We are used to thinking of rocks as ancient structures that have been in place for millions of years but, of course, rocks are in the continual process of being formed. An example might be the way rivers carry erosion sediments downstream to form layers on the beds of seas, lakes, and lagoons. Or erupting volcanic lava solidifying on contact with air or water. On the coastline of Queensland in Australia the most easily visible type of present-day rock formation is that of cay sandstone, commonly called “beach rock”.
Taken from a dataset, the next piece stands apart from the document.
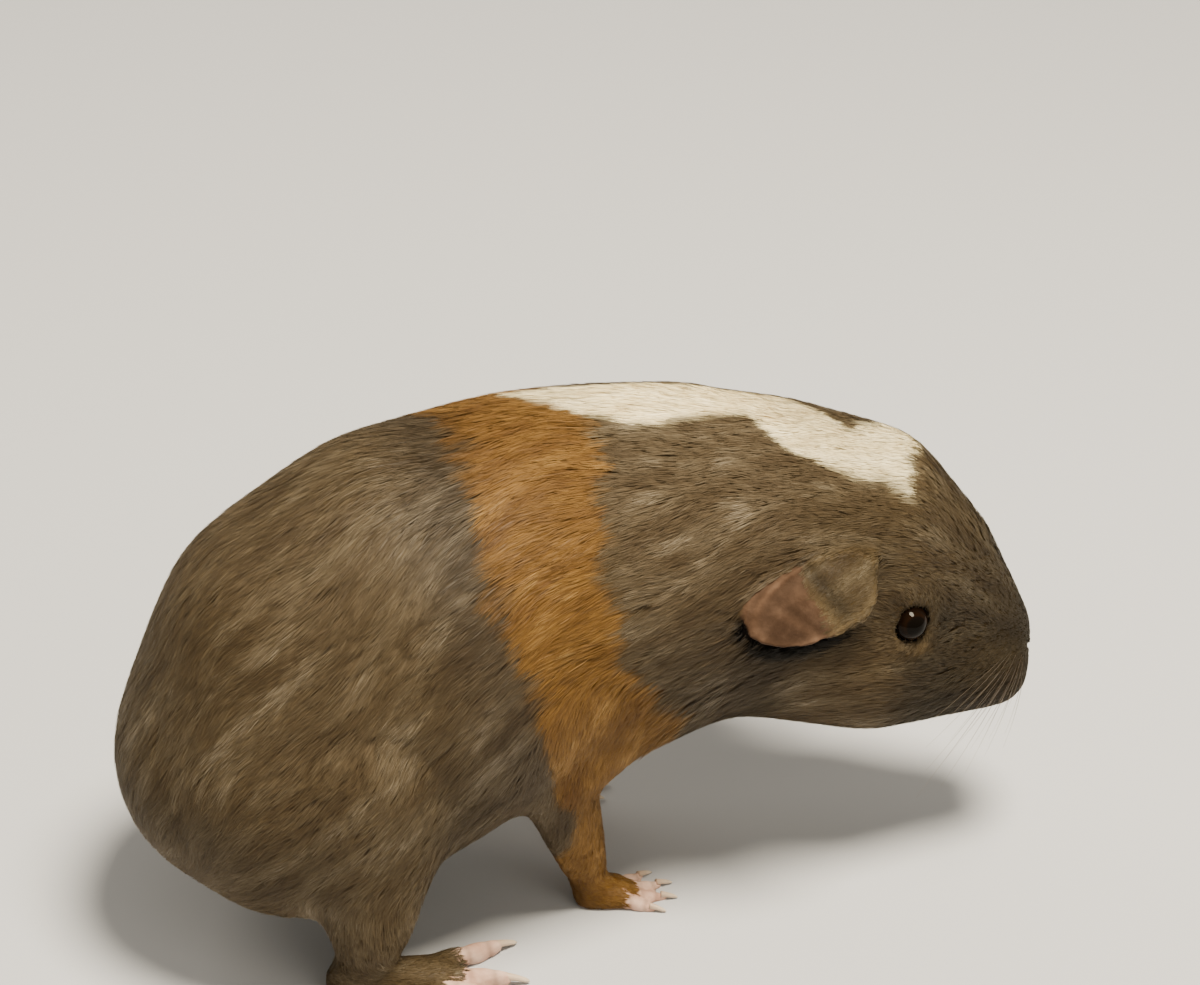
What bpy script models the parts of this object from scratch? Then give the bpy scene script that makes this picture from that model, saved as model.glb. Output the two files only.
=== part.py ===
"""A guinea pig, life size, standing tall on all four feet with its head lowered and turned a little right.

The animal faces +X, +Y is its left side and the floor is Z = 0. The flesh is blocked out as anatomical
masses, ellipsoids that are joined in pairs by their convex hulls. It is fused, smoothed and then parted
by thin cuts into head, neck, trunk, legs and feet. Ears, eyes and claws are solids of their own.
"""

import math
from collections import namedtuple

import bmesh
import bpy
from mathutils import Euler, Matrix, Vector
from mathutils.bvhtree import BVHTree

MM = 0.001

# Driving dimensions, in millimetres unless the name says otherwise. The masses' own origin is on the floor
# under the ribs, and the model's origin is on the floor at the middle of its length.
MIDDLE_X = 13.3
NECK_PIVOT_X = 40.0
HEAD_TURN_DEG = -15.5
CUT = 0.4
SIDES = {"left": 1.0, "right": -1.0}

BODY_VOXEL = 1.6
BODY_SMOOTHING = 8
BODY_TRIANGLES = 3200
FOOT_VOXEL = 0.8
FOOT_SMOOTHING = 3
REGION_DETAIL = 2
FOOT_TRIANGLES = 360

EYE_RADIUS = 5.0
EYE_DEPTH = 2.9
EYE_AT = (103.7, 79.0)
SOCKET_GAP = 0.4

TOE_RISE, TOE_DROP = 0.6, 1.4
CLAW_BED, CLAW_GAP = 1.3, 0.32
FOOT_COLLAR_SHRINK = 0.8

EAR_AT = (74.5, 93.5)
EAR_LENGTH, EAR_WIDTH, EAR_THICKNESS = 40.0, 27.0, 1.6
EAR_FLARE, EAR_DROOP = 0.36, 0.58
EAR_LIFT, EAR_CUP = 3.4, 2.4
EAR_RINGS, EAR_SPOKES = 3, 16

HEAD_CUT_X, NECK_CUT_X = 60.0, 38.0
NECK_CUT_LEAN_DEG = -14.0
ANKLE_CUT_Z, WRIST_CUT_Z = 13.0, 11.0

# A mass is an ellipsoid: its centre, its half sizes, how far its long axis dips at the front, in degrees,
# and the share of the head's turn that it takes. A paired mass is given on the left, at +Y.
Mass = namedtuple("Mass", "x y z long wide high dip turn", defaults=(0.0, 0.0))

MASSES = {
    "pelvis": Mass(-56, 0, 77.5, 39.5, 42, 45, -30),
    "loin": Mass(-32, 0, 87, 36, 45, 49, -14),
    "seat": Mass(-74, 0, 52, 36, 41, 34),
    "haunch": Mass(-65, 18, 54, 37, 31, 39),
    "belly": Mass(-22, 0, 80, 42, 52, 54, -12),
    "ribs": Mass(2, 0, 86.5, 36, 49, 52.5, -6),
    "chest": Mass(24, 0, 87, 30, 45, 51),
    "shoulder": Mass(26, 18, 82, 24, 26, 36),
    "neck_base": Mass(46, 0, 88.5, 26, 41, 46.5, 0, 0.1),
    "nape": Mass(68, 0, 94.5, 29, 35, 34.5, 10, 0.6),
    "throat": Mass(68, 0, 72, 32, 32, 32, 8, 0.6),
    "crown": Mass(92, 0, 98, 22, 24.5, 26, 30, 1.0),
    "jowl": Mass(94, 12, 64, 22, 17, 24, 0, 1.0),
    "orbit": Mass(104, 9.5, 82, 13, 12.5, 15, 40, 1.0),
    "bridge": Mass(119.5, 0, 80.5, 9.5, 11.5, 17, 10, 1.0),
    "nose": Mass(129.5, 0, 60, 10, 9.5, 12.5, 15, 1.0),
    "whisker_pad": Mass(127.5, 6.5, 52, 11, 8.5, 11, 0, 1.0),
    "chin": Mass(119, 0, 45, 12, 9, 7, 0, 1.0),
    "upper_arm": Mass(13, 30, 72, 18, 13, 24, -20),
    "elbow": Mass(-2, 31, 48, 11, 10, 12),
    "forearm": Mass(4.5, 27, 28, 8.5, 7.5, 12),
    "wrist": Mass(9, 25, 11, 6.2, 5.8, 6),
    "thigh": Mass(-54, 36, 58, 27, 17, 32, 25),
    "knee": Mass(-52, 39, 44, 17, 13, 18),
    "calf": Mass(-55, 40, 33, 15.5, 11.5, 15),
    "shank": Mass(-55.5, 41.5, 22, 12, 9, 11),
    "ankle": Mass(-56.5, 42, 12, 8.6, 7, 8),
}
HULLS = [
    ("pelvis", "loin"), ("loin", "ribs"), ("seat", "pelvis"), ("seat", "belly"), ("haunch", "pelvis"),
    ("haunch", "belly"), ("pelvis", "belly"), ("belly", "ribs"), ("ribs", "chest"), ("chest", "neck_base"),
    ("shoulder", "chest"), ("shoulder", "ribs"), ("neck_base", "nape"), ("neck_base", "throat"),
    ("nape", "crown"), ("nape", "throat"), ("throat", "jowl"), ("crown", "jowl"), ("crown", "orbit"),
    ("crown", "bridge"), ("orbit", "bridge"), ("bridge", "nose"), ("jowl", "orbit"), ("orbit", "nose"),
    ("jowl", "whisker_pad"), ("jowl", "chin"), ("nose", "whisker_pad"),
    ("upper_arm", "elbow"), ("elbow", "forearm"), ("forearm", "wrist"),
    ("thigh", "knee"), ("thigh", "calf"), ("knee", "calf"), ("calf", "shank"), ("shank", "ankle"),
]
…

Beach rock forms very rapidly. It happens in warm shallow water close to coral reefs, where the combination of heat and evaporation, an abundance of dissolved calcium from pieces of coral and seashells, and the addition of phosphates from bird guano, lead to a cementing of all the loose fragments together to form hard concretions of rock. This is such a rapid way of rock building that it is sometimes possible to see man-made objects included in the concretion – apparently soft drinks cans have been recorded. More commonly seen are pieces of coral (sometimes still coloured), sea shells, and the impressions of plant remains such as Pandanus fruits.

The photographs in this post were taken mostly on the sheltered shore of Normanby Island where the beach rock layers form an almost continuous link and low-tide walkway to the neighbouring island. Large slabs of beach rock are prone to break off from the layers and rest on the shore. In other places deep deposits of algal-covered rock have started to wear into depressions and hollows that form new habitats for marine gastropods and crustaceans.

I travelled to Normanby Island on a tour with Cruise and Dive Frankland Islands.

Cay Sandstone or "Beach Rock" (2) - Normanby Island is linked to an adjacent small island in the Frankland group by layers of "Beach Rock" or Cay Sandstone recently formed by a natural cementation of coral and shell fragments in still shallow water in Queensland, Australia.